Esta paranoia anticomunista, tan común en los partidos de derecha y en instituciones como el ejército y la policía, fomentó la intolerancia y crímenes como el que se cometió en ese 9 de setiembre de 1990, bajo la mirada cómplice, por lo pasiva, de la misma prensa nacional.

Los titulares y el texto de las informaciones publicadas por El Espectador, de Bogotá, y Occidente, de Cali, demuestran que los lectores de esos periódicos y los oyentes de la radio que se basó en esas noticias para informar tuvieron como guía inapelable el boletín de prensa del ejército: “Perece monja extranjera que andaba con subversivos”, tituló El Espectador; “Monja extranjera entre subversivos dados de baja”, fue la información de Occidente, las dos, fieles reproducciones del comunicado del general Manuel José Bonnet, comandante de la III Brigada.

Son dos versiones que reproducen y legitiman las afirmaciones erróneas o falsas de la comunicación militar: el nombre cambiado de la enfermera misionera; las dos noticias la vinculan al grupo armado y las dos dan fe del ataque desde la casa campesina donde se encontraban la enfermera y los dos catequistas.

No hubo investigación entre los campesinos testigos; no se averiguó sobre la hermana ni sobre las demás víctimas del ejército. De haberse puesto en duda la versión del ejército, que era un deber puesto que era la fuente más interesada en mentir, se habría conocido la misión que venía cumpliendo, a lo largo de su vida, esta mujer suiza dedicada a la enfermería como la forma singular de vivir su fe; también habrían conocido el talante apostólico del campesino catequista que la acompañaba.

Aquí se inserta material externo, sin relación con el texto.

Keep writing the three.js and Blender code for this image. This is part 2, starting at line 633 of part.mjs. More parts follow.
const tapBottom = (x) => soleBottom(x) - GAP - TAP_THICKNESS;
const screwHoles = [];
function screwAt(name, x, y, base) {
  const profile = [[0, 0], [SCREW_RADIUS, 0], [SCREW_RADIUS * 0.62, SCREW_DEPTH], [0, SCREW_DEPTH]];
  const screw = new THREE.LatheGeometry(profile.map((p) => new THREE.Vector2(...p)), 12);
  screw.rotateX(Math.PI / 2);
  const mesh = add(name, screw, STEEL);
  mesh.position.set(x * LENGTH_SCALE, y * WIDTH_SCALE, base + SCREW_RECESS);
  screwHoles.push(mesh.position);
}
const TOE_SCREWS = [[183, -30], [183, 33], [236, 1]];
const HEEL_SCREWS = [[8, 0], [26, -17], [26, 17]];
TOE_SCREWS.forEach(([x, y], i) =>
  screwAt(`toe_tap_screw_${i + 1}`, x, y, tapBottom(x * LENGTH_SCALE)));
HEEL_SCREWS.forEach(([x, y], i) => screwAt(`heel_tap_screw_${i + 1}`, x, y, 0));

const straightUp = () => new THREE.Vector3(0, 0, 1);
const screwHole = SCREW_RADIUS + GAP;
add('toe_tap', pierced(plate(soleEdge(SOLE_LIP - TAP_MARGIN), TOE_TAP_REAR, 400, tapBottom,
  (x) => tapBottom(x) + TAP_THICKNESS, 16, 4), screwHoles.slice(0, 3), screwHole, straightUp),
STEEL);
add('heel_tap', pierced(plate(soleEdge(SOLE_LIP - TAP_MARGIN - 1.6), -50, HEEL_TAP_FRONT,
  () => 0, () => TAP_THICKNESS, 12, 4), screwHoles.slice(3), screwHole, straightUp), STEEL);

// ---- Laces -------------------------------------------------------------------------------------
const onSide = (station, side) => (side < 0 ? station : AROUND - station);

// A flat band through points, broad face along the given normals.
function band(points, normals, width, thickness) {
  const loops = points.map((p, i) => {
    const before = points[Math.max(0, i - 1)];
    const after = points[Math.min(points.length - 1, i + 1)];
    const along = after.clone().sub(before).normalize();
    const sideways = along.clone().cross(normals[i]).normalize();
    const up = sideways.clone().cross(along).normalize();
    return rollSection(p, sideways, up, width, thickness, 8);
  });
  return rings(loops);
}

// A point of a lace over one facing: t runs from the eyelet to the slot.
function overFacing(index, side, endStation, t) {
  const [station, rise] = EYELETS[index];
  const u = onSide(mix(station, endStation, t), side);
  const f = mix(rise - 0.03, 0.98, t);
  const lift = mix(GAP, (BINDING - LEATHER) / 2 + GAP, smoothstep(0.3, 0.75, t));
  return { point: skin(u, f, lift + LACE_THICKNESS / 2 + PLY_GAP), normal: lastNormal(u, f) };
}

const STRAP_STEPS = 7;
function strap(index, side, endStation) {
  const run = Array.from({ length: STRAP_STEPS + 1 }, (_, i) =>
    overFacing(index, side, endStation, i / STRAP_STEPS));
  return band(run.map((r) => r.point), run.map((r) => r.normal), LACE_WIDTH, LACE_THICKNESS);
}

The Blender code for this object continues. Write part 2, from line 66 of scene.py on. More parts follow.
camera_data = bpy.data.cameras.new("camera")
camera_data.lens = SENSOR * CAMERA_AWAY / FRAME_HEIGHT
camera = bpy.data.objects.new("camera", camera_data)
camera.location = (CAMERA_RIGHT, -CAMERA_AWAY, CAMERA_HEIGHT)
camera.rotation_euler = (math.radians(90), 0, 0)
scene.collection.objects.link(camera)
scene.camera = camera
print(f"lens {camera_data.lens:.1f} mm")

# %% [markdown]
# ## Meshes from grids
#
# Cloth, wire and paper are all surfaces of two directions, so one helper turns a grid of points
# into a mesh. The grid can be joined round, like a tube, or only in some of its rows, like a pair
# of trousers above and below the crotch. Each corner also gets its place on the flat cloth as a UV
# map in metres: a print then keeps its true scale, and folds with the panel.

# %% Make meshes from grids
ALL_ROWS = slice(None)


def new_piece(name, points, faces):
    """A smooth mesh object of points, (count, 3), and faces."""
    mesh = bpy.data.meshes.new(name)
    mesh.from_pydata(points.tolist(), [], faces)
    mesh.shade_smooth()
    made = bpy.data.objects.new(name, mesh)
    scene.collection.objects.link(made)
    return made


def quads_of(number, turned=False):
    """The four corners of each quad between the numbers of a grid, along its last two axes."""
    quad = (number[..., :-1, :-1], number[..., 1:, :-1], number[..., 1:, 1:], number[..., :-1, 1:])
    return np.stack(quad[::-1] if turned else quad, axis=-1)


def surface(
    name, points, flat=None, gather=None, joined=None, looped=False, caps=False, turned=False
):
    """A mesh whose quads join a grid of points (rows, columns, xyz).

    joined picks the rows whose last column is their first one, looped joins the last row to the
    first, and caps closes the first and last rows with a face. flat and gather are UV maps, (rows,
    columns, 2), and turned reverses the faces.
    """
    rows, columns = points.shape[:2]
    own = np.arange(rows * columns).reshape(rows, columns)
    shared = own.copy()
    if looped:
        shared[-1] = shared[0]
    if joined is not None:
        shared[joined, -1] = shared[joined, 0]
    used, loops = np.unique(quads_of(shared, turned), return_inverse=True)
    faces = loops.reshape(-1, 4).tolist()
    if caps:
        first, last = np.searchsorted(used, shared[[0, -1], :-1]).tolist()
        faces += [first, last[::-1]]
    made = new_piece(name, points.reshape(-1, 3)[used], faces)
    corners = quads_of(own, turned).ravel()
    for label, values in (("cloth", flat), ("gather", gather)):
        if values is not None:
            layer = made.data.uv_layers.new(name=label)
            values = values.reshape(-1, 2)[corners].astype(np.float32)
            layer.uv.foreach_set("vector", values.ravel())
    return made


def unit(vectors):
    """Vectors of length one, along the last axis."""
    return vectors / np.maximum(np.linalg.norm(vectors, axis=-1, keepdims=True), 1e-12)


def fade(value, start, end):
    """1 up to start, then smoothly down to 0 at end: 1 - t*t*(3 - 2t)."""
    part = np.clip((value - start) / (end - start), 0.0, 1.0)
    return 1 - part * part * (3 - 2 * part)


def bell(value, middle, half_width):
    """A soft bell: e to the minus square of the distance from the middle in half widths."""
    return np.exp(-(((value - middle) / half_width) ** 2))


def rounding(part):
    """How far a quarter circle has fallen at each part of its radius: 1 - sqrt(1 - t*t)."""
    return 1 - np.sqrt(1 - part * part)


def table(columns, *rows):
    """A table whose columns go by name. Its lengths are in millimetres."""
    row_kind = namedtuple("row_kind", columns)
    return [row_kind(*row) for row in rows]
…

Fue, pues, un falso positivo que tuvo como víctimas a unos campesinos y a una mujer que vivían para servir. Que entre los pacientes atendidos por Hildegard pudo haber guerrilleros heridos o enfermos, pudo ser; nunca se comprobó, pero su deber habría sido atenderlos, como era deber del ejército proteger a la población de campesinos que en ese 9 de septiembre fueron atacados por las fuerzas del orden.